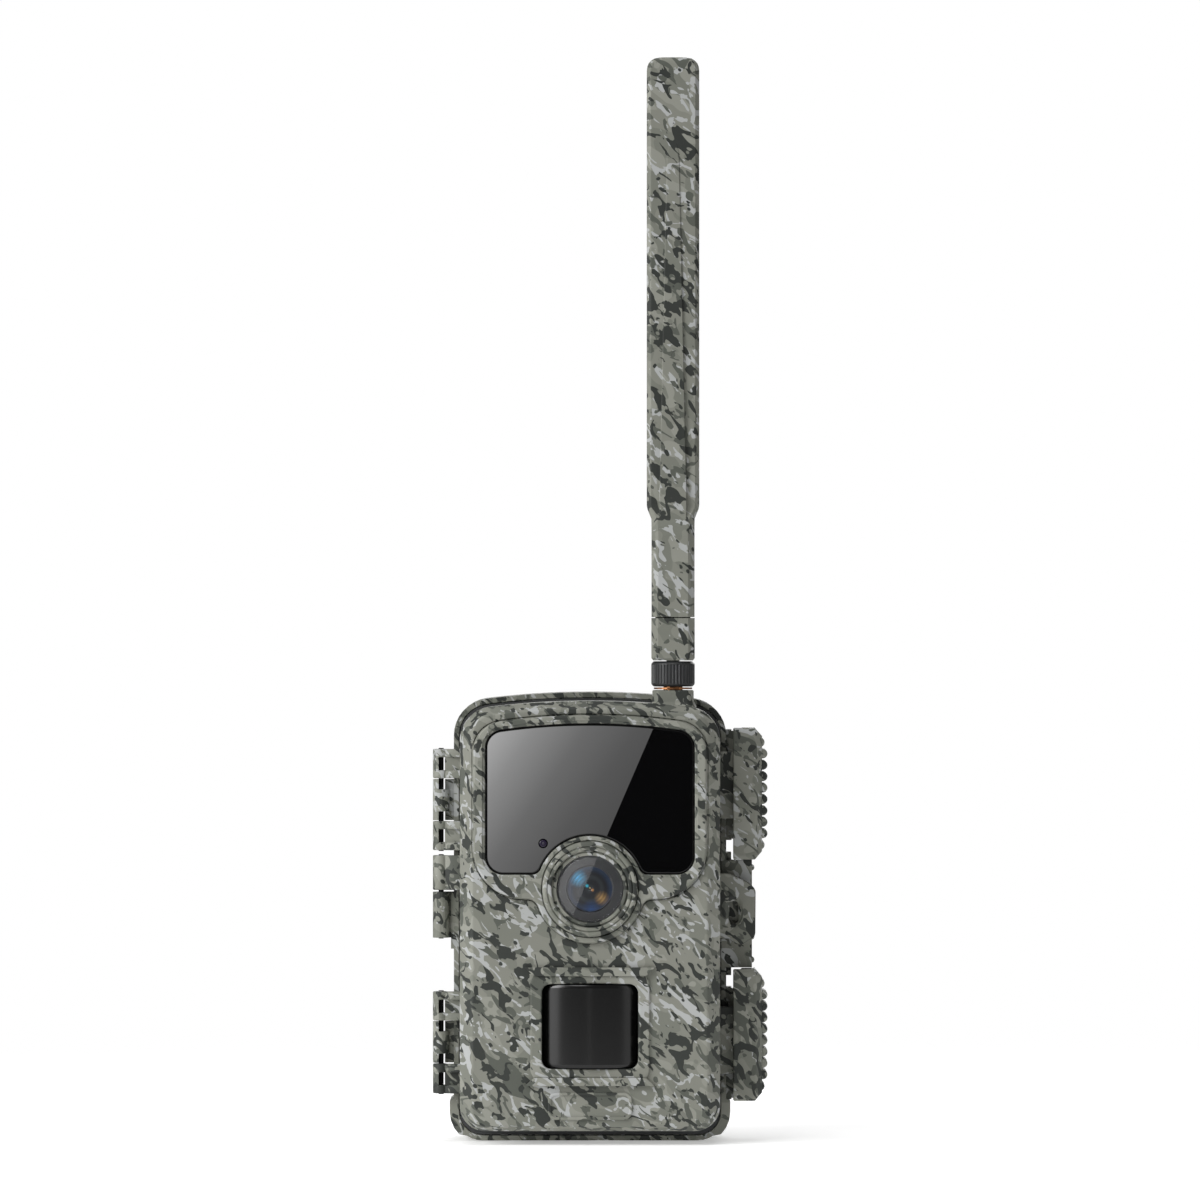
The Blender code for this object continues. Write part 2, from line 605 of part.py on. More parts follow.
def makeAntenna():
    spot = (antennaX, antennaY)
    socket = ((0, 130.5), (4.6, 130.5), (4.6, 133.0), (3.0, 133.0), (3.0, 142.0), (6.0, 142.0), (6.0, 142.5),
              (3.0, 142.5), (3.0, 149.6), (2.4, 149.6), (2.4, 143.5), (0, 143.5))
    part(lathe("antenna_socket", "z", spot, socket, 20), "brass")
    part(makeNut(spot), "blackMatte", (*spot, 146.5))
    part(makeAntennaBase(spot), "camo", (*spot, 157.0))
    part(makeBlade(spot), "camo", (antennaX, foldY, foldZ))
    pin = rod("antenna_pin", "x", (foldY, foldZ), 0.9, antennaX - 5.4, antennaX + 5.4, 10)
    part(pin, "steel", (antennaX, foldY, foldZ))


def makeNut(spot):
    rings = []
    for z, top, low in ((142.8, 6.2, 6.2), (143.5, 6.8, 6.45), (149.8, 6.8, 6.45), (150.7, 6.1, 6.1)):
        ring = []
        for i in range(40):
            a, radius = 2 * math.pi * i / 40, low if i % 2 else top
            ring.append((spot[0] + radius * math.cos(a), spot[1] + radius * math.sin(a), z))
        rings.append(ring)
    return cut(loft("antenna_nut", rings), rod("nut_bore", "z", spot, 3.35, 140, 153, 16))


def foldBarrel(name, xs, growth=0.0):
    return rod(name, "x", (foldY, foldZ), 2.3 + growth, *xs, 14)


def makeAntennaBase(spot):
    rings = []
    for z, half, corner in ((151.0, 6.2, 1.9), (151.7, 6.75, 2.0), (164.25, 6.75, 2.0)):
        rings.append([(x, y, z) for x, y in chamfered(spot, half, half, corner)])
    base = loft("antenna_base", rings)
    add(base, rod("base_spigot", "z", spot, 2.05, 144.2, 152.0, 14))
    for sign in (-1, 1):
        xs = sorted((spot[0] + sign * 1.7, spot[0] + sign * 5.8))
        cut(base, foldBarrel(f"base_room_{sign}", xs, 0.35))
    add(base, foldBarrel("base_barrel", (spot[0] - 1.7, spot[0] + 1.7)))
    return cut(base, rod("base_pin_hole", "x", (foldY, foldZ), 1.2, spot[0] - 8, spot[0] + 8, 10))


def makeBlade(spot):
    """The neck widens at a shoulder into the flat blade, which ends in rounded corners."""
    levels = ((164.55, 6.7, 6.7, 2.0), (190.0, 6.7, 6.7, 2.0), (193.0, 6.7, 6.3, 1.9), (195.3, 6.75, 5.4, 1.7),
              (197.2, 7.5, 4.55, 1.5), (198.4, 8.0, 4.1, 1.35), (199.6, 8.2, 3.85, 1.3),
              (335.7, 8.2, 3.0, 1.2), (336.9, 8.05, 2.97, 1.2), (338.0, 7.6, 2.9, 1.2),
              (338.8, 6.85, 2.75, 1.15), (339.45, 5.8, 2.5, 1.1), (339.8, 4.2, 2.0, 1.0))
    rings = [[(x, y, z) for x, y in chamfered(spot, a, b, c)] for z, a, b, c in levels]
    blade = loft("antenna_blade", rings)
    front = antennaY
    ridge = []
    for z, half, depth in ((193.0, 4.9, 5.6), (203.0, 4.9, 4.9), (310.0, 2.6, 3.3), (316.0, 1.2, 3.0)):
        ridge.append([(spot[0] - half, front, z), (spot[0] - half + 0.8, front - depth, z),
                      (spot[0] + half - 0.8, front - depth, z), (spot[0] + half, front, z)])
    add(blade, loft("blade_ridge", ridge))
    cut(blade, foldBarrel("blade_room", (spot[0] - 2.0, spot[0] + 2.0), 0.35))
    for sign in (-1, 1):
        xs = sorted((spot[0] + sign * 2.0, spot[0] + sign * 5.5))
        add(blade, foldBarrel(f"blade_barrel_{sign}", xs))
    return cut(blade, rod("blade_pin_hole", "x", (foldY, foldZ), 1.2, spot[0] - 8, spot[0] + 8, 10))


clearScene()
pieces = makeCollection("trail_camera")
helpers = makeCollection("cutters")
helpers.hide_render = True
makeRearShell()
makeFrontShell()
for latchEnd in latchLow:
    makeLatch(latchEnd)
makePins()
makeGasket()
makeBracket()
makeTripodInsert()
makeTray()
makeCells()
for springNumber, springX in enumerate(cellColumns, 1):
    makeSpring(springNumber, springX)
makeDoorInside()
makeControls()
makeAntenna()
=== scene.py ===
import math

import bmesh
import bpy
import numpy as np
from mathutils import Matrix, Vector
from mathutils.geometry import delaunay_2d_cdt


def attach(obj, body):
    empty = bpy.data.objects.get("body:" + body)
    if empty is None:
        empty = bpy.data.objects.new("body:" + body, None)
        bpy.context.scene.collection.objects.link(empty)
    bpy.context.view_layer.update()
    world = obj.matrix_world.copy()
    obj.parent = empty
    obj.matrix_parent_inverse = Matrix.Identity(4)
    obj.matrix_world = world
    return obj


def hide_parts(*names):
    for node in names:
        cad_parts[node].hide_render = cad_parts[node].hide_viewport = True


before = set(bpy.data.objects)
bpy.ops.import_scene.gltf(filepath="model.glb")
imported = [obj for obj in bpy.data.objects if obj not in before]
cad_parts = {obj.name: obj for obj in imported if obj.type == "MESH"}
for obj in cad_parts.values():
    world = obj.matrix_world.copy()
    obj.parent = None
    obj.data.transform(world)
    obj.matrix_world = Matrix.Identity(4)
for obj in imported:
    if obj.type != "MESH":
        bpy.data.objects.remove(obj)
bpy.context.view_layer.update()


mm = 0.001
seamY = -8.0
lensCentre = (0.0, 79.8)


# Loops are n x 2 arrays in millimetres, anticlockwise; a shape is (points, faces).

def arcLoop(centre, radius, start, end, count):
    a = np.radians(np.linspace(start, end, count + 1))
    return np.c_[centre[0] + radius * np.cos(a), centre[1] + radius * np.sin(a)]


def mirrored(loop):
    return (loop * [-1, 1])[::-1]


outlineSteps = {"corner": 14, "arch": 56}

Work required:
Extract verbatim only those lines that run from the line with "clearScene()" to the line with "bpy.data.objects.remove(obj)", inclusive.

Solution to this task:
clearScene()
pieces = makeCollection("trail_camera")
helpers = makeCollection("cutters")
helpers.hide_render = True
makeRearShell()
makeFrontShell()
for latchEnd in latchLow:
    makeLatch(latchEnd)
makePins()
makeGasket()
makeBracket()
makeTripodInsert()
makeTray()
makeCells()
for springNumber, springX in enumerate(cellColumns, 1):
    makeSpring(springNumber, springX)
makeDoorInside()
makeControls()
makeAntenna()
=== scene.py ===
import math

import bmesh
import bpy
import numpy as np
from mathutils import Matrix, Vector
from mathutils.geometry import delaunay_2d_cdt


def attach(obj, body):
    empty = bpy.data.objects.get("body:" + body)
    if empty is None:
        empty = bpy.data.objects.new("body:" + body, None)
        bpy.context.scene.collection.objects.link(empty)
    bpy.context.view_layer.update()
    world = obj.matrix_world.copy()
    obj.parent = empty
    obj.matrix_parent_inverse = Matrix.Identity(4)
    obj.matrix_world = world
    return obj


def hide_parts(*names):
    for node in names:
        cad_parts[node].hide_render = cad_parts[node].hide_viewport = True


before = set(bpy.data.objects)
bpy.ops.import_scene.gltf(filepath="model.glb")
imported = [obj for obj in bpy.data.objects if obj not in before]
cad_parts = {obj.name: obj for obj in imported if obj.type == "MESH"}
for obj in cad_parts.values():
    world = obj.matrix_world.copy()
    obj.parent = None
    obj.data.transform(world)
    obj.matrix_world = Matrix.Identity(4)
for obj in imported:
    if obj.type != "MESH":
        bpy.data.objects.remove(obj)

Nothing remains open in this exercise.